Problem requirements: Narrow the data below down to the lines containing "this".

— START Dataset —

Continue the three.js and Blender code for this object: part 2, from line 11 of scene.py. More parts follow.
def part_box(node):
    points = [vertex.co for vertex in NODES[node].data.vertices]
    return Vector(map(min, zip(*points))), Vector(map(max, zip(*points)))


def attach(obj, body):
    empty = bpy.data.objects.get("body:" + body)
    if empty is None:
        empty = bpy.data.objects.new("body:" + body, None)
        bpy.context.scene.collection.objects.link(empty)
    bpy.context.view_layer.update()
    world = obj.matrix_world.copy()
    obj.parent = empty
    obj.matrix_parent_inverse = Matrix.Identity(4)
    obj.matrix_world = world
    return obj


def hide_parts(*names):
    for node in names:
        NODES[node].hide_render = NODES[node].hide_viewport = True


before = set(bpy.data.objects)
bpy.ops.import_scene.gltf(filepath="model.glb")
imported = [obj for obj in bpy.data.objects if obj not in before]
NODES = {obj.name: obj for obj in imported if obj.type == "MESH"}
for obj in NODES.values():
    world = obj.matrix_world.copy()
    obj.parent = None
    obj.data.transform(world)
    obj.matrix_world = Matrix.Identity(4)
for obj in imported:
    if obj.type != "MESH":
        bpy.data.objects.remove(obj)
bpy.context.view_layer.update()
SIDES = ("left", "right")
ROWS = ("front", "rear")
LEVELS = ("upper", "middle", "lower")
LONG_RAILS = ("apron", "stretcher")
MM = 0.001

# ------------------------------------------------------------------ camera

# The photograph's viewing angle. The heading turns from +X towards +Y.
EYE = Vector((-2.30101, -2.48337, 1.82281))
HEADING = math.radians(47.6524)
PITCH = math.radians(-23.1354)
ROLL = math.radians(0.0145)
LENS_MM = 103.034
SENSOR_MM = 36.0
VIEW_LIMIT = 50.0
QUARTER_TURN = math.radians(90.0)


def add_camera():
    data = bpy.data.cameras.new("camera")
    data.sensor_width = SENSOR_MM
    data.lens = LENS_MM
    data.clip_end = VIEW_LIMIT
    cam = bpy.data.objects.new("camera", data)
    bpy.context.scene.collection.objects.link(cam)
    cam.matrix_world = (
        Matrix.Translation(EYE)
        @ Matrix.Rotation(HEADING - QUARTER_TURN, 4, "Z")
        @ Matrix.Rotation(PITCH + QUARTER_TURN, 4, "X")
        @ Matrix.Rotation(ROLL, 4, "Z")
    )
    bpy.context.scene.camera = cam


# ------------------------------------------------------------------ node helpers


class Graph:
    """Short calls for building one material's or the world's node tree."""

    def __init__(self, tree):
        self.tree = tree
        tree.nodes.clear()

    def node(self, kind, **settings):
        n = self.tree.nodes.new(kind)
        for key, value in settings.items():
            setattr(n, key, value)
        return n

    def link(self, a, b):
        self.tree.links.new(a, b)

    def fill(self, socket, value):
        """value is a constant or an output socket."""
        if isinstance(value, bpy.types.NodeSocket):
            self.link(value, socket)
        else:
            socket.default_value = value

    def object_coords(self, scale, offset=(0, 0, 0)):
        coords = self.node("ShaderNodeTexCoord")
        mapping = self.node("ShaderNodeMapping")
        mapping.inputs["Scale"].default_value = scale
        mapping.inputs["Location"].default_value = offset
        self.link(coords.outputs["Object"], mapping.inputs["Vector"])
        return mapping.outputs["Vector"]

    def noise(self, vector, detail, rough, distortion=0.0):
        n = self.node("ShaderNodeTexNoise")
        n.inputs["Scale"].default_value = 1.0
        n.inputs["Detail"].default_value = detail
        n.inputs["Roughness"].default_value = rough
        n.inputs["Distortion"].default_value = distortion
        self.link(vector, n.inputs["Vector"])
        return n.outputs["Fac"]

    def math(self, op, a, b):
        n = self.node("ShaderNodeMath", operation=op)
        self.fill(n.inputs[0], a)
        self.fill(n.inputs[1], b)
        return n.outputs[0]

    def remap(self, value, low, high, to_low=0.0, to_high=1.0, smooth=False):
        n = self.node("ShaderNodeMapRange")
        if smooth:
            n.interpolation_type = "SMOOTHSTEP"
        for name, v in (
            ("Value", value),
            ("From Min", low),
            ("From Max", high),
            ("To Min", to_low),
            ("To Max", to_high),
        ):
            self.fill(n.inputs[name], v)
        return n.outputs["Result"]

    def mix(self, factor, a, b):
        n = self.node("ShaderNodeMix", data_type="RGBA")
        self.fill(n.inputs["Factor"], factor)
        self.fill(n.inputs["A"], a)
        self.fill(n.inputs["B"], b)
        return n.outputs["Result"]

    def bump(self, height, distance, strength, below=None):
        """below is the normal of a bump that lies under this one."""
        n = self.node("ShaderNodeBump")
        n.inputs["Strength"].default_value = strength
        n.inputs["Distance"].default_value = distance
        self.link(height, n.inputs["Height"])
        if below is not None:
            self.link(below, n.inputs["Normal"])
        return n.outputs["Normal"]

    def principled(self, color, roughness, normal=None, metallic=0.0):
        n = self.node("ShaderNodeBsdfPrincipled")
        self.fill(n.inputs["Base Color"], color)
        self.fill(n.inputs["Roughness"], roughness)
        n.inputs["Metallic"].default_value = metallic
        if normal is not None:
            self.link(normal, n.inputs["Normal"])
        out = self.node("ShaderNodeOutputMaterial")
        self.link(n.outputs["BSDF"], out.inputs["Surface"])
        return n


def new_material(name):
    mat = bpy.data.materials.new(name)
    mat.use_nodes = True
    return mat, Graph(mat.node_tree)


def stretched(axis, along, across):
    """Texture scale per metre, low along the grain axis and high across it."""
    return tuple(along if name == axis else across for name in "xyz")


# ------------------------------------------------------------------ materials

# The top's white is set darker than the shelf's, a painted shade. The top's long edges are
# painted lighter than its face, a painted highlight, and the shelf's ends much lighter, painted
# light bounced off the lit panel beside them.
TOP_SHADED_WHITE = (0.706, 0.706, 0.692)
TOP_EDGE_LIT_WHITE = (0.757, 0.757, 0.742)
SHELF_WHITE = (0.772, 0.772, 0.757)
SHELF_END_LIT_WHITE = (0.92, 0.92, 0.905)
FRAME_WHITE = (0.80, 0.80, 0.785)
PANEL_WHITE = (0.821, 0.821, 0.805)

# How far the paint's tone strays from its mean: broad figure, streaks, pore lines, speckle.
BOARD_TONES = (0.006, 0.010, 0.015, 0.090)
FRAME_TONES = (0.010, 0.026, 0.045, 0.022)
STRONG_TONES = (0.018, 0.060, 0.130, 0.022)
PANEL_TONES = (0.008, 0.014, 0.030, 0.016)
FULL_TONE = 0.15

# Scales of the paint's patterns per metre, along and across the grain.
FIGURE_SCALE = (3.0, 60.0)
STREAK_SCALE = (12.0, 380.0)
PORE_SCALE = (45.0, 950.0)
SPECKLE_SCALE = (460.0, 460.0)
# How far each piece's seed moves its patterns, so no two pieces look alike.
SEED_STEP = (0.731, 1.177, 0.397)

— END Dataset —
— START Dataset —

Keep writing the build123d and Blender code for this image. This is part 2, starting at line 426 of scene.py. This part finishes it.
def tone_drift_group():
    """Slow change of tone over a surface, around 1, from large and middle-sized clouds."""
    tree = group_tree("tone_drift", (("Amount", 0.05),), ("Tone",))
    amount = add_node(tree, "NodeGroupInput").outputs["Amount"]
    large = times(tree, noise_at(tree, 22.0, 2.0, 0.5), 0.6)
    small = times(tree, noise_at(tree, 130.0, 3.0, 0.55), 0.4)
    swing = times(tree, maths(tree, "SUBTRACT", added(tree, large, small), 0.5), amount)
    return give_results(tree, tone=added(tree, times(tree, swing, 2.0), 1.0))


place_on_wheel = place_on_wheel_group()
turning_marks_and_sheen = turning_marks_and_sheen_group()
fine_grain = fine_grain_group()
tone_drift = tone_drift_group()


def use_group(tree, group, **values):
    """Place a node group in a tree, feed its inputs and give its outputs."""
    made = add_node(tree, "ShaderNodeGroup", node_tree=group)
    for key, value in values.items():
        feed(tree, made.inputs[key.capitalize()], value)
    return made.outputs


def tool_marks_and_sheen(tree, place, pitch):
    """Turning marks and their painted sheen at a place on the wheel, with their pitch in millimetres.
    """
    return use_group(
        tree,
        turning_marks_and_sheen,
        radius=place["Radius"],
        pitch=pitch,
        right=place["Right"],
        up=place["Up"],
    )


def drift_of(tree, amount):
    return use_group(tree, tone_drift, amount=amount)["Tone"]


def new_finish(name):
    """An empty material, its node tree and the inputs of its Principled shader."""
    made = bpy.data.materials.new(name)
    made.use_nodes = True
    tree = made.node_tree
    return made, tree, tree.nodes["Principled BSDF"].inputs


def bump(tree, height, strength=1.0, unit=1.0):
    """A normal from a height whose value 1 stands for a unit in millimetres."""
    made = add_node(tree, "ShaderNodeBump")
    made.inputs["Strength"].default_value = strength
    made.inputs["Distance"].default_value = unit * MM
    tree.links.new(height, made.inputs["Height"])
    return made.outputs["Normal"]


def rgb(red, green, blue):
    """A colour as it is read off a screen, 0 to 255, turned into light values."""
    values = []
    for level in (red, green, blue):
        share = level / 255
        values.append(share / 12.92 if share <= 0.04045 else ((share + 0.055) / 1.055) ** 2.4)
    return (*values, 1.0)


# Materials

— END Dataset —

Complete response:
Continue the three.js and Blender code for this object: part 2, from line 11 of scene.py. More parts follow.
        """below is the normal of a bump that lies under this one."""
Keep writing the build123d and Blender code for this image. This is part 2, starting at line 426 of scene.py. This part finishes it.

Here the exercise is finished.